One troubled underwriter hit hard by the subprime mortgage crisis won’t be asking for a government bailout, because it is part of the government.
The Federal Housing Administration (FHA), created in 1934, insures mortgages, protecting lenders from defaults. Homeowners who receive FHA-backed mortgages pay insurance premiums in addition to their monthly mortgage payments, allowing the FHA to cover the cost to lenders when homeowners are unable to meet their obligations.
Given that business model, you would expect the FHA to be pretty picky about what mortgages it is willing to insure, checking thoroughly to make sure that homebuyers have the financial resources to pay for the homes they buy.

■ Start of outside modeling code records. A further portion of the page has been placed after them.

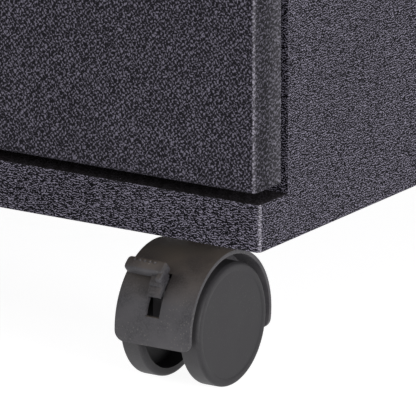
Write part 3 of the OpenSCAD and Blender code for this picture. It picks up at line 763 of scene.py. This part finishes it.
def makeFront(number):
    node = "front_" + str(number)
    low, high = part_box(node)
    look = frontSetup
    pan = addBlock(low, high)
    bpy.ops.object.mode_set(mode="EDIT")
    pick("FACE", lambda m, f: m[1] > high[1] - hair)
    bpy.ops.mesh.delete(type="ONLY_FACE")
    pick("EDGE", lambda m, e: all(v.co[1] < low[1] + hair for v in e.verts))
    bpy.ops.mesh.bevel(offset=look["bend"], segments=5)
    for edgeX, inward in ((low[0], 1), (high[0], -1)):
        pick("EDGE", lambda m, e: m[1] > high[1] - hair and abs(m[0] - edgeX) < hair)
        bpy.ops.mesh.extrude_region_move(TRANSFORM_OT_translate={"value": (inward * look["hem"], 0, 0)})
    bpy.ops.object.mode_set(mode="OBJECT")
    modify(pan, "SOLIDIFY", thickness=look["sheet"], offset=-1)
    easeEdges(pan, look["edge"], 2, 60)
    smooth(pan, 40)
    finishPiece(pan, "drawerFront" + str(number), "drawer_" + str(number), "front_paint", node)


for drawerNumber in (1, 2, 3):
    makeFront(drawerNumber)
print("drawer fronts ready")

# folded sheet and small fittings: softened copies of the plain solids
softSetup = {
    "case_wrap": {"edge": 0.00025, "angle": 30}, "top_cap": {"edge": 0.0003, "angle": 30},
    "back_panel": {"edge": 0.0002, "angle": 30}, "bottom_pan": {"edge": 0.0002, "angle": 30},
    "tray_1": {"edge": 0.0002, "angle": 30}, "tray_2": {"edge": 0.0002, "angle": 30},
    "tray_3": {"edge": 0.0002, "angle": 30}, "handle_1": {"edge": 0.0003, "angle": 35},
    "handle_2": {"edge": 0.0003, "angle": 35}, "handle_3": {"edge": 0.0003, "angle": 35},
    "lock_housing": {"edge": 0.0004, "angle": 35}, "lock_plug": {"edge": 0.0003, "angle": 35},
}


def softenNode(node, look):
    piece = frame["nodes"][node].copy()
    piece.data = piece.data.copy()
    for key in list(piece.keys()):
        del piece[key]  # the copy is no CAD node
    bpy.context.collection.objects.link(piece)
    piece.hide_render = piece.hide_viewport = False
    pickPiece(piece)
    bpy.ops.object.mode_set(mode="EDIT")
    bpy.ops.mesh.select_all(action="SELECT")
    bpy.ops.mesh.remove_doubles(threshold=hair)
    bpy.ops.mesh.dissolve_limited(angle_limit=math.radians(1))
    bpy.ops.object.mode_set(mode="OBJECT")
    easeEdges(piece, look["edge"], 2, 50)
    smooth(piece, look["angle"])
    modify(piece, "WEIGHTED_NORMAL", keep_sharp=True)
    first, *others = node.split("_")
    pieceName = first + "".join(word.capitalize() for word in others)
    finishPiece(piece, pieceName, bodyOf[node], slotOf[node], node)


for nodeName, nodeLook in softSetup.items():
    softenNode(nodeName, nodeLook)
print("sheet pieces ready")
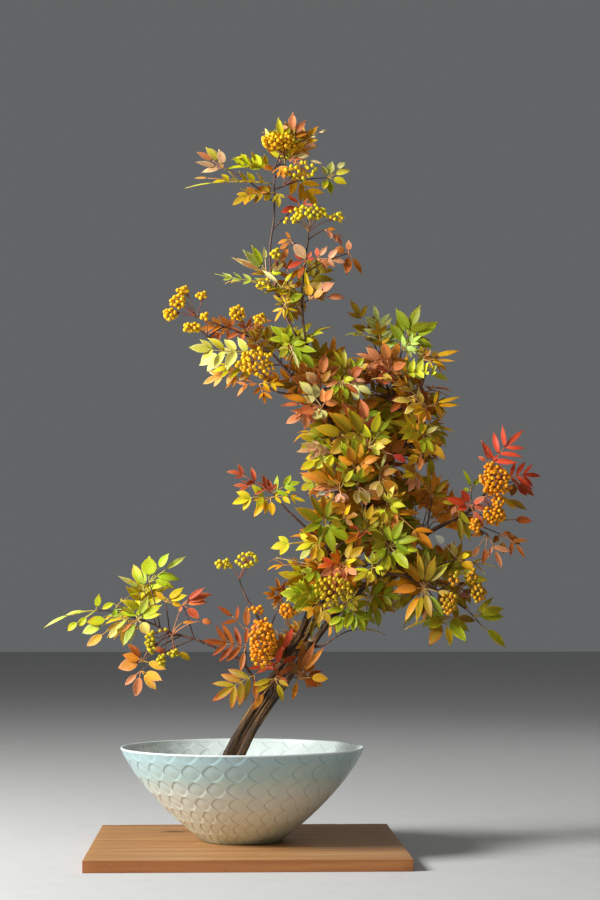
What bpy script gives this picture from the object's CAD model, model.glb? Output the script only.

Instead, the agency’s Web site proffers the promise of “low down payments,” “low closing costs,” and “easy credit qualifying.” The FHA has no qualms about backing mortgages with down payments as low as 3.5 percent of the purchase price.
This may sound eerily similar to the practices of those evil lenders who took advantage of an unsuspecting public by luring people into mortgages they couldn’t afford. That’s because it is.
In fact, the FHA lighted the way into the mortgage crisis. While the housing market as a whole was still flourishing, the FHA’s finances started to deteriorate as the number of mortgages it had insured which went into default skyrocketed. At that time, private lenders were offering attractive deals, featuring little or no down payment, to reasonably low-risk borrowers. The FHA could not compete with these boom-era bargains, so it started opening its doors to less credit-worthy borrowers. As a result, it started to see more defaults.
The FHA boasts that it is “the only government agency that operates entirely from its self-generated income and costs the taxpayers nothing.” In 1992, the FHA even established an emergency fund to help it get through difficult times without having to turn to Uncle Sam. Each year, it deposited its surplus money with the Treasury. But, for the past seven years, the FHA has been drawing down that fund. The fund is still in the black, holding about $3.6 billion as of Sept. 30, but this is only about one-quarter of the reserves it is required by law to maintain.
It is likely the FHA will soon exhaust the fund entirely. But if it does, it won’t stop drawing money from the Treasury.
While policymakers are weary of granting bailouts, this time they will not have a choice to refuse, because the FHA does not need to ask permission before it takes the money it needs. The mortgage insurance program is backed by the full faith and credit of the U.S. government, meaning that the government is basically a co-signer on all FHA loans. Marvin Phaup, a former budget analyst at the Congressional Budget Office and now a budget expert at Pew Charitable Trusts, explained, “It is absolutely a myth that they [the FHA] would have to go to Congress for money. The FHA has permanent authority to get money from the Treasury.”
As private lenders tighten their standards, the FHA, with its direct pipeline to the U.S. Treasury, is keeping its money spigot open in an attempt to prop up the housing industry and dilute its own existing pool of bad loans. In the short term, the FHA’s offers of low down payments and easy credit attract a broader spectrum of people to the housing market. This keeps houses from sitting empty and provides new business for the construction industry.
But, unless these new homeowners can truly afford the long-term costs of home ownership, the FHA’s easy credit ensures that defaults will continue and that the American taxpayer will be on the line for debts that neither homeowners nor the FHA can pay.
That gurgling sound you hear is your tax dollars going down the drain.